INSTRUCTION:
Quote the listing below word for word, stopping after the line that contains "socket.default_value = value".

=-=-=

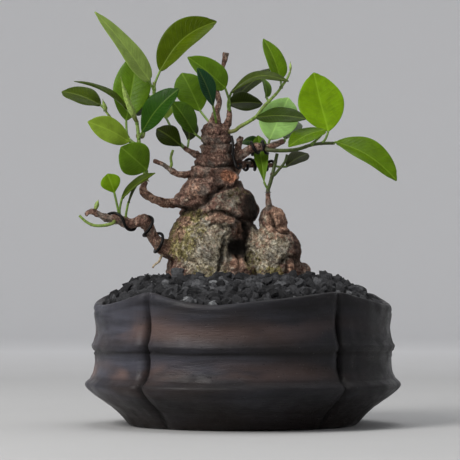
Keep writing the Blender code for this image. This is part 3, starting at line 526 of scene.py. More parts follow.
class Finish:
    """A material's nodes, built by short calls.  Positions are in millimetres."""

    def __init__(self, name, roughness=0.5, **sockets):
        self.material = bpy.data.materials.new(name)
        self.material.use_nodes = True
        self.tree = self.material.node_tree
        self.shader = self.tree.nodes["Principled BSDF"]
        self.shader.inputs["Roughness"].default_value = roughness
        for socket, value in sockets.items():
            self.shader.inputs[socket.replace("_", " ")].default_value = value
        place = self.tree.nodes.new("ShaderNodeTexCoord")
        self.position = self.node("ShaderNodeMapping", {"Vector": place.outputs["Object"],
                                                        "Scale": (1 / MM,) * 3}).outputs[0]

    def node(self, kind, inputs=(), **settings):
        made = self.tree.nodes.new(kind)
        for key, value in settings.items():
            setattr(made, key, value)
        for key, value in dict(inputs).items():
            self.feed(made.inputs[key], value)
        return made

    def feed(self, socket, value):
        if isinstance(value, bpy.types.NodeSocket):
            self.tree.links.new(value, socket)
        elif isinstance(value, tuple) and len(value) == 3 and socket.type == "RGBA":
            socket.default_value = (*value, 1.0)
        else:
            socket.default_value = value

    def noise(self, scale, detail=4.0, roughness=0.55, distortion=0.0, position=None):
        return self.node("ShaderNodeTexNoise", {
            "Vector": position or self.position, "Scale": scale, "Detail": detail,
            "Roughness": roughness, "Distortion": distortion}).outputs["Fac"]

    def cells(self, scale, feature="F1", position=None, randomness=1.0):
        return self.node("ShaderNodeTexVoronoi", {
            "Vector": position or self.position, "Scale": scale, "Randomness": randomness},
            feature=feature).outputs["Distance"]

    def stretched(self, x, y, z):
        """The position scaled along each axis, for streaks and bands."""
        return self.node("ShaderNodeMapping", {"Vector": self.position,
                                               "Scale": (x, y, z)}).outputs[0]

    def ramp(self, value, *stops):
        """Colours over 0 to 1: each stop is a place and a colour."""
        made = self.node("ShaderNodeValToRGB", {"Fac": value})
        points = made.color_ramp.elements
        while len(points) < len(stops):
            points.new(0.5)
        for point, (place, colour) in zip(points, stops):
            point.position = place
            point.color = (*colour, 1.0)
        return made.outputs["Color"]

    def window(self, value, low, high, bottom=0.0, top=1.0):
        """Maps low..high to bottom..top, smoothly and clamped."""
        return self.node("ShaderNodeMapRange", {
            "Value": value, "From Min": low, "From Max": high, "To Min": bottom, "To Max": top},
            interpolation_type="SMOOTHSTEP").outputs["Result"]

    def mix(self, share, first, second, blend="MIX"):
        made = self.node("ShaderNodeMix", data_type="RGBA", blend_type=blend)
        self.feed(made.inputs["Factor"], share)
        self.feed(made.inputs[6], first)
        self.feed(made.inputs[7], second)
        return made.outputs[2]

    def calculate(self, operation, first, second=0.0):
        return self.node("ShaderNodeMath", {0: first, 1: second},
                         operation=operation).outputs[0]

    def sum(self, first, second):
        return self.calculate("ADD", first, second)

    def times(self, first, second):
        return self.calculate("MULTIPLY", first, second)

    def off_middle(self, value):
        """Distance of a noise value from its middle: near 0 along winding lines."""
        return self.calculate("ABSOLUTE", self.sum(value, -0.5))

    def painted(self, name):
        return self.node("ShaderNodeAttribute", attribute_name=name).outputs["Fac"]

    def bump(self, height, distance, strength=1.0, normal=None):
        """A bump of the given height in millimetres."""
        inputs = {"Height": height, "Distance": distance * MM, "Strength": strength}
        if normal is not None:
            inputs["Normal"] = normal
        return self.node("ShaderNodeBump", inputs).outputs["Normal"]

    def done(self, colour, normal=None, roughness=None):
        self.feed(self.shader.inputs["Base Color"], colour)
        if normal is not None:
            self.feed(self.shader.inputs["Normal"], normal)
        if roughness is not None:
            self.feed(self.shader.inputs["Roughness"], roughness)
        return self.material


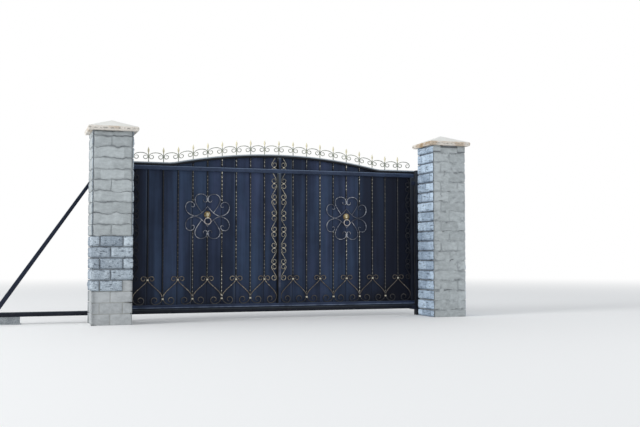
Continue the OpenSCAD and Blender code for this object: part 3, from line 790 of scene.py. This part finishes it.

=-=-=

COMPLETE RESPONSE:
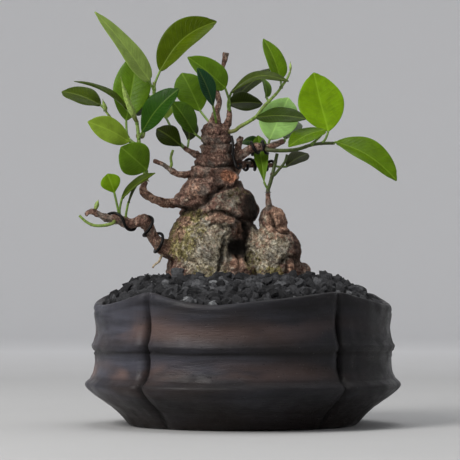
Keep writing the Blender code for this image. This is part 3, starting at line 526 of scene.py. More parts follow.
class Finish:
    """A material's nodes, built by short calls.  Positions are in millimetres."""

    def __init__(self, name, roughness=0.5, **sockets):
        self.material = bpy.data.materials.new(name)
        self.material.use_nodes = True
        self.tree = self.material.node_tree
        self.shader = self.tree.nodes["Principled BSDF"]
        self.shader.inputs["Roughness"].default_value = roughness
        for socket, value in sockets.items():
            self.shader.inputs[socket.replace("_", " ")].default_value = value
        place = self.tree.nodes.new("ShaderNodeTexCoord")
        self.position = self.node("ShaderNodeMapping", {"Vector": place.outputs["Object"],
                                                        "Scale": (1 / MM,) * 3}).outputs[0]

    def node(self, kind, inputs=(), **settings):
        made = self.tree.nodes.new(kind)
        for key, value in settings.items():
            setattr(made, key, value)
        for key, value in dict(inputs).items():
            self.feed(made.inputs[key], value)
        return made

    def feed(self, socket, value):
        if isinstance(value, bpy.types.NodeSocket):
            self.tree.links.new(value, socket)
        elif isinstance(value, tuple) and len(value) == 3 and socket.type == "RGBA":
            socket.default_value = (*value, 1.0)
        else:
            socket.default_value = value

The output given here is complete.